* [Short exercise]: Pick out each line of the records that includes the string "with", and copy it.

──────────────────────────────

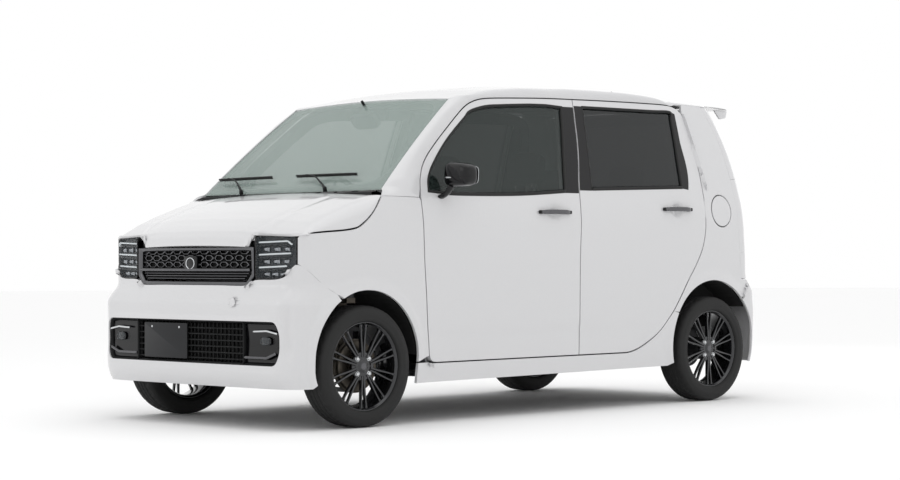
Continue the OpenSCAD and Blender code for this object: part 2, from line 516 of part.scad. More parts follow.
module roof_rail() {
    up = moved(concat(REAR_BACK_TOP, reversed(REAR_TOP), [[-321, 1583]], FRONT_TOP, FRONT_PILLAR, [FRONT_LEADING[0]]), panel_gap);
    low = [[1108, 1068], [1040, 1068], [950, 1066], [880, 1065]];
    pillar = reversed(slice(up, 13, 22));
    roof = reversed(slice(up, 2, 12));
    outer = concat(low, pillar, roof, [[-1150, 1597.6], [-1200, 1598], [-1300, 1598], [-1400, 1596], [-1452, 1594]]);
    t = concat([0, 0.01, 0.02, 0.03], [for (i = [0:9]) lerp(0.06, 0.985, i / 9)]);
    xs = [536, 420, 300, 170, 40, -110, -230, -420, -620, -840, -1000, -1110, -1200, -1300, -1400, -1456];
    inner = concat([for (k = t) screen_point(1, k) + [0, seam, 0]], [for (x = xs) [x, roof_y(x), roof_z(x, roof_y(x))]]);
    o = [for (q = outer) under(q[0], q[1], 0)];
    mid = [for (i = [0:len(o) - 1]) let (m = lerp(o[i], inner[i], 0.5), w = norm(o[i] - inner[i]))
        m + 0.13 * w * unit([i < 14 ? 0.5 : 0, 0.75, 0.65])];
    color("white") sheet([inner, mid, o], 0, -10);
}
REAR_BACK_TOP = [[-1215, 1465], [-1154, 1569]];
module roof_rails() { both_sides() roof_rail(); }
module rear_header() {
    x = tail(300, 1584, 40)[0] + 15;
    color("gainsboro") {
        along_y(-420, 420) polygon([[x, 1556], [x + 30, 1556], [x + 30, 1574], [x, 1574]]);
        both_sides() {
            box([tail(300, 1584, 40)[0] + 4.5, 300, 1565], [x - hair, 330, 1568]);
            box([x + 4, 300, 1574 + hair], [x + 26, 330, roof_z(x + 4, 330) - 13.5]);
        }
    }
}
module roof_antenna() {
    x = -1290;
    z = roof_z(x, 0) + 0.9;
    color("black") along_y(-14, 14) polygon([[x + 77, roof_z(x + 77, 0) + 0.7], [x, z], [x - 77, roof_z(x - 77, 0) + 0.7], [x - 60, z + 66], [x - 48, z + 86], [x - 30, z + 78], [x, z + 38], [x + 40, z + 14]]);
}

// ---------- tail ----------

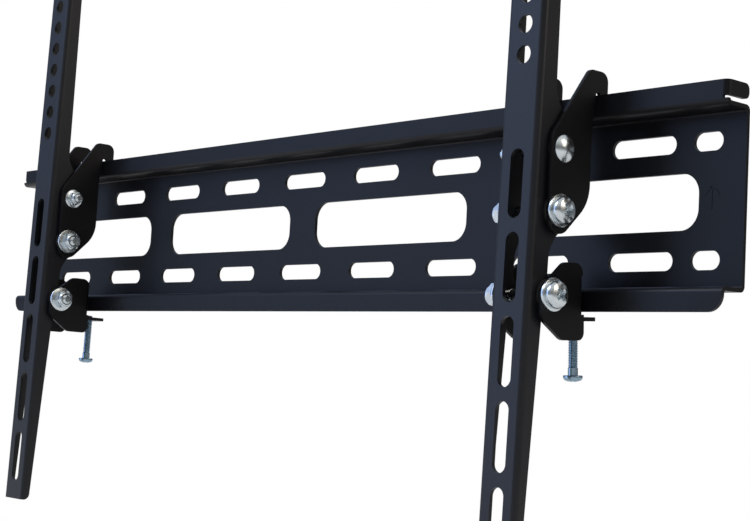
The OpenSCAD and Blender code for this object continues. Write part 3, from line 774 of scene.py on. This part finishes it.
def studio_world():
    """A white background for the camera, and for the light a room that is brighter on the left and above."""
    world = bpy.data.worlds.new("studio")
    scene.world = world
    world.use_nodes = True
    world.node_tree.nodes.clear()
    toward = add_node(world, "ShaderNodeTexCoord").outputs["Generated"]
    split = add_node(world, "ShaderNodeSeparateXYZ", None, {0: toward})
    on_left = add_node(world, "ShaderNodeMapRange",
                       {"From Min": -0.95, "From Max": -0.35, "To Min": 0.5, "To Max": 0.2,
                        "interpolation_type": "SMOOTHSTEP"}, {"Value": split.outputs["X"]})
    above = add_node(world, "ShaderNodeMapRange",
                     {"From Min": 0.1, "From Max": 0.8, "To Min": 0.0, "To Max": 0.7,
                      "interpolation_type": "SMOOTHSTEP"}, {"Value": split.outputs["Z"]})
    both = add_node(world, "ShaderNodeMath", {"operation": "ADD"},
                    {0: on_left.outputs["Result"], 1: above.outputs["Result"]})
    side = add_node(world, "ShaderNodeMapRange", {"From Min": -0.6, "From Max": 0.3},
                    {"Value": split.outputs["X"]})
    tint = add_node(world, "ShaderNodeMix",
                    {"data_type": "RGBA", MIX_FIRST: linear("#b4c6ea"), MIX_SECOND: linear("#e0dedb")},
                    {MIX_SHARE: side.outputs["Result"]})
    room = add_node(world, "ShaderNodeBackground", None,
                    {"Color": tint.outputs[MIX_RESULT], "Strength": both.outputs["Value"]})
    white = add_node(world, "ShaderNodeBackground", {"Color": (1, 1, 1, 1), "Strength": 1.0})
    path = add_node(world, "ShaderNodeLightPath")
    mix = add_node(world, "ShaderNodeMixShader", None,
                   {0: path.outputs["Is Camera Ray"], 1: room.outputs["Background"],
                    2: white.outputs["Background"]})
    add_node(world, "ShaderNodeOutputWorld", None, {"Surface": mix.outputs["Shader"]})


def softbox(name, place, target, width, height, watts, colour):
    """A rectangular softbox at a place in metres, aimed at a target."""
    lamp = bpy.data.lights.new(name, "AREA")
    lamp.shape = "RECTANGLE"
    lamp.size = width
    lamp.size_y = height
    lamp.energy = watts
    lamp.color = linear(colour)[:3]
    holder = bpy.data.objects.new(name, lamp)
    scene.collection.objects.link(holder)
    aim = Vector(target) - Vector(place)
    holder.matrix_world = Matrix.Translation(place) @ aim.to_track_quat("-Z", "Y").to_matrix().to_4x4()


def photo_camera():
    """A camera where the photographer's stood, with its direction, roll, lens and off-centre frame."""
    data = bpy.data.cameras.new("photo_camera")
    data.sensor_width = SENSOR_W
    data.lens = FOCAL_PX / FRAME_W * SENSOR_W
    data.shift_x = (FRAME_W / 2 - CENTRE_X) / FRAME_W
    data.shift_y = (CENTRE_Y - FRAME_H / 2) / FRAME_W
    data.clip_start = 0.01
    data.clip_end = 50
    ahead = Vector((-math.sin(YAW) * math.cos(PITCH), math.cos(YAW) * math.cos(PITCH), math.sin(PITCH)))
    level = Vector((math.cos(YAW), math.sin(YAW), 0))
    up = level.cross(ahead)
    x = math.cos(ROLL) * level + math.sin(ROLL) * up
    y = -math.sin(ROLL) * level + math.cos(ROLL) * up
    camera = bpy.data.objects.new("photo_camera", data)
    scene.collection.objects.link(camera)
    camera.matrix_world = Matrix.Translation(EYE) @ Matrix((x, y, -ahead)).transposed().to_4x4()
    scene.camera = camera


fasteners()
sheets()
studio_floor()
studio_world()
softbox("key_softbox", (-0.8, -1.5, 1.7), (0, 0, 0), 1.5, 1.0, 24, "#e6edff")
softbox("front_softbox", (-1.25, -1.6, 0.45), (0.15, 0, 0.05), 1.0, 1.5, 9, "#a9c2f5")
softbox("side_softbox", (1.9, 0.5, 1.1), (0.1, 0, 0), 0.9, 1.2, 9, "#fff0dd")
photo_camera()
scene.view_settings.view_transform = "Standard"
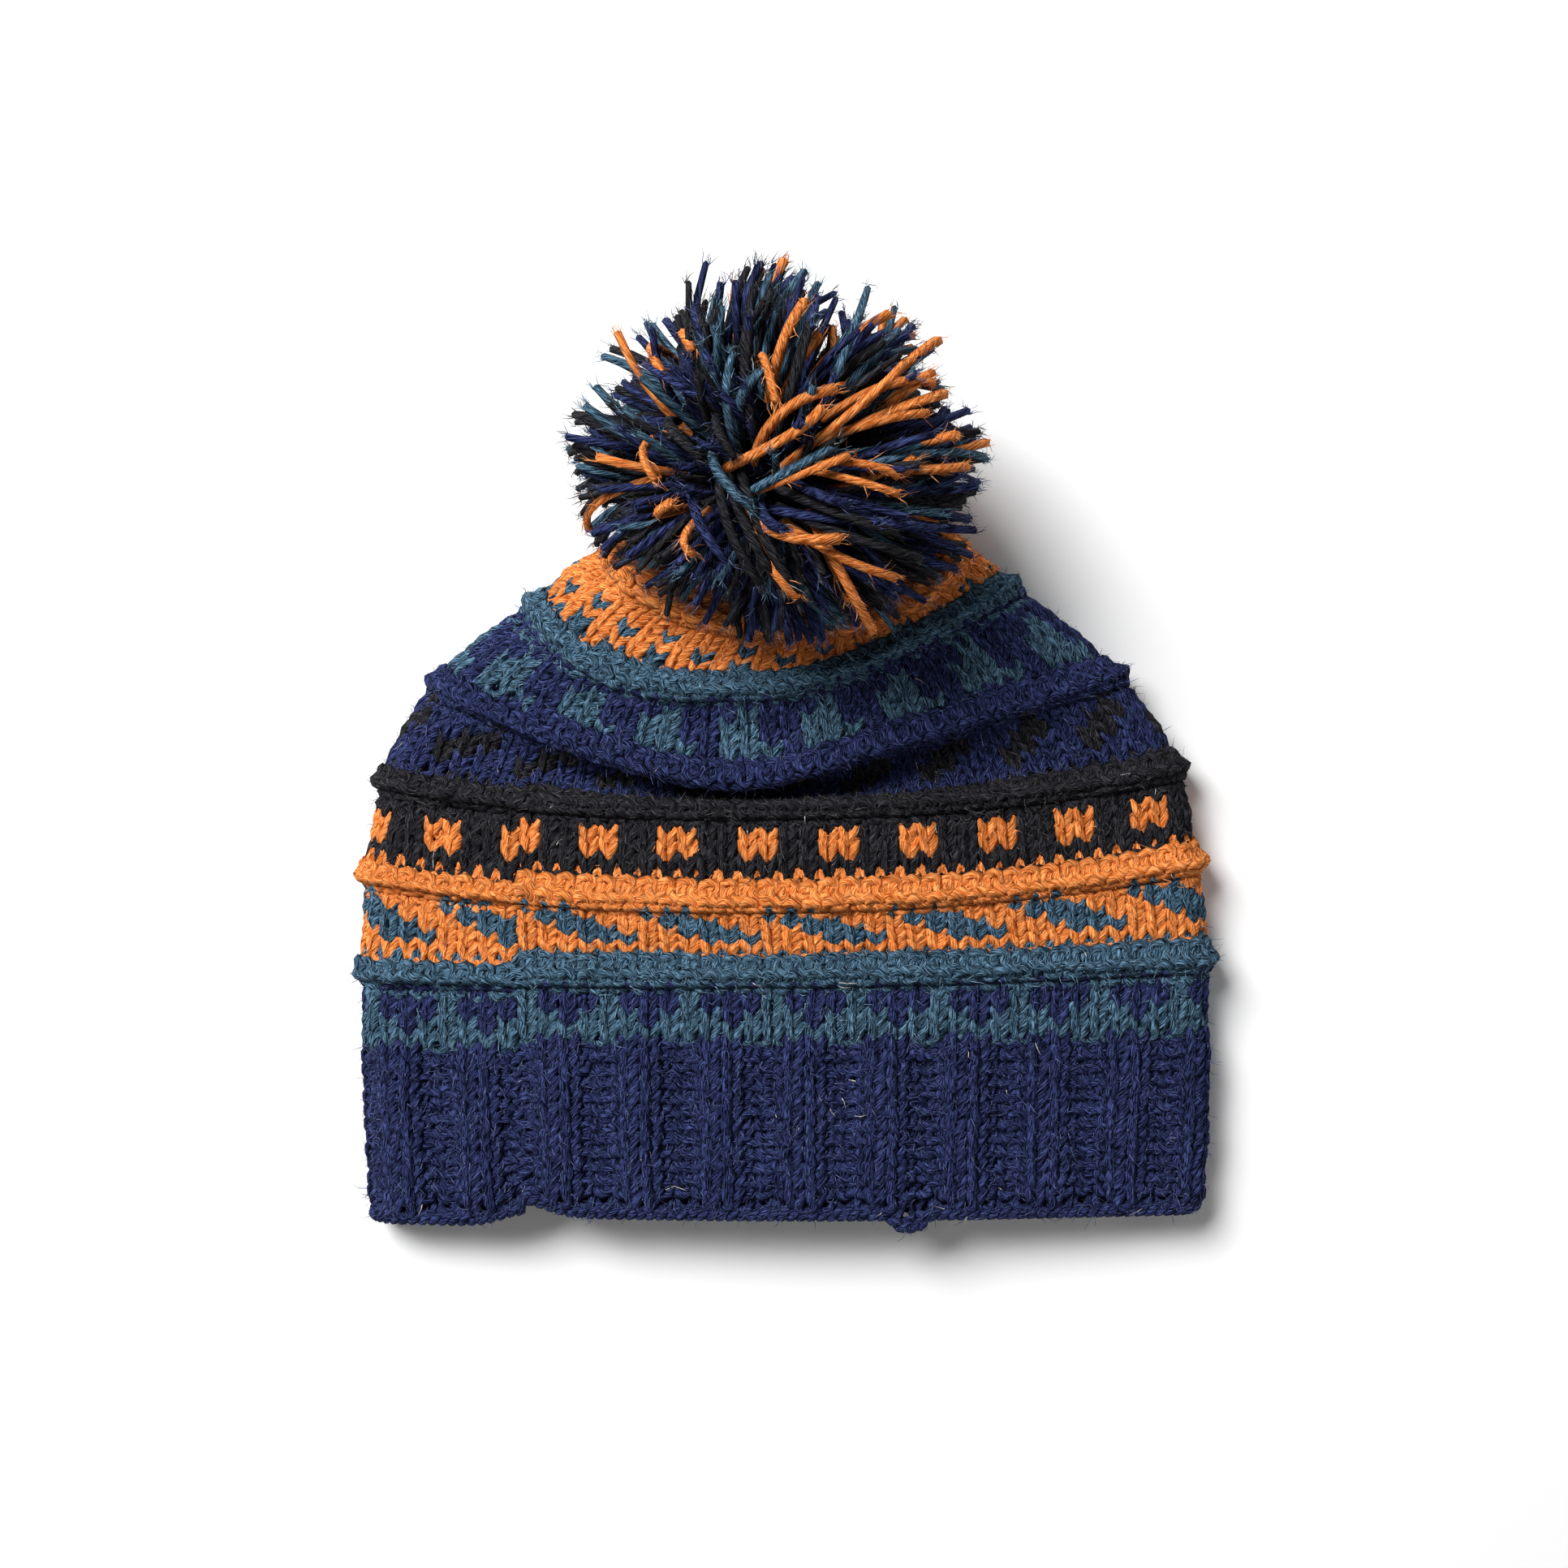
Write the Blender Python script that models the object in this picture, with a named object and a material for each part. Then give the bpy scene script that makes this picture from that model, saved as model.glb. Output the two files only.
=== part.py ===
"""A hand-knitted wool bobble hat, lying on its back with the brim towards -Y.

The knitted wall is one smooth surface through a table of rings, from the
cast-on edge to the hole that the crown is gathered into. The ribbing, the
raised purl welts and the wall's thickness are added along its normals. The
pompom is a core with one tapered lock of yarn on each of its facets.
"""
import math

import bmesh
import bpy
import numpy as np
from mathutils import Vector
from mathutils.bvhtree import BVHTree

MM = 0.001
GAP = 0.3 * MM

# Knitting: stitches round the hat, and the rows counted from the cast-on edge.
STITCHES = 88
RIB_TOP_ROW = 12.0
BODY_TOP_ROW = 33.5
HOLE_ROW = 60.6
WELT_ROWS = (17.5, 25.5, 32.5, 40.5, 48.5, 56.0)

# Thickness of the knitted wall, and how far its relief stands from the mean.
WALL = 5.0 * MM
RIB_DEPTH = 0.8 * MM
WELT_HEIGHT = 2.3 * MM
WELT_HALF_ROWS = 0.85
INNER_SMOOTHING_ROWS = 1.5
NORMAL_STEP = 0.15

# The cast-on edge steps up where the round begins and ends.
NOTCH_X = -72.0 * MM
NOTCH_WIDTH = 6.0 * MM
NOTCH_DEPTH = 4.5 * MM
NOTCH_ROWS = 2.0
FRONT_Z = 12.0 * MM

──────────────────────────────

* [Answer to the problem]:
    """A camera where the photographer's stood, with its direction, roll, lens and off-centre frame."""
Write the Blender Python script that models the object in this picture, with a named object and a material for each part. Then give the bpy scene script that makes this picture from that model, saved as model.glb. Output the two files only.
"""A hand-knitted wool bobble hat, lying on its back with the brim towards -Y.
pompom is a core with one tapered lock of yarn on each of its facets.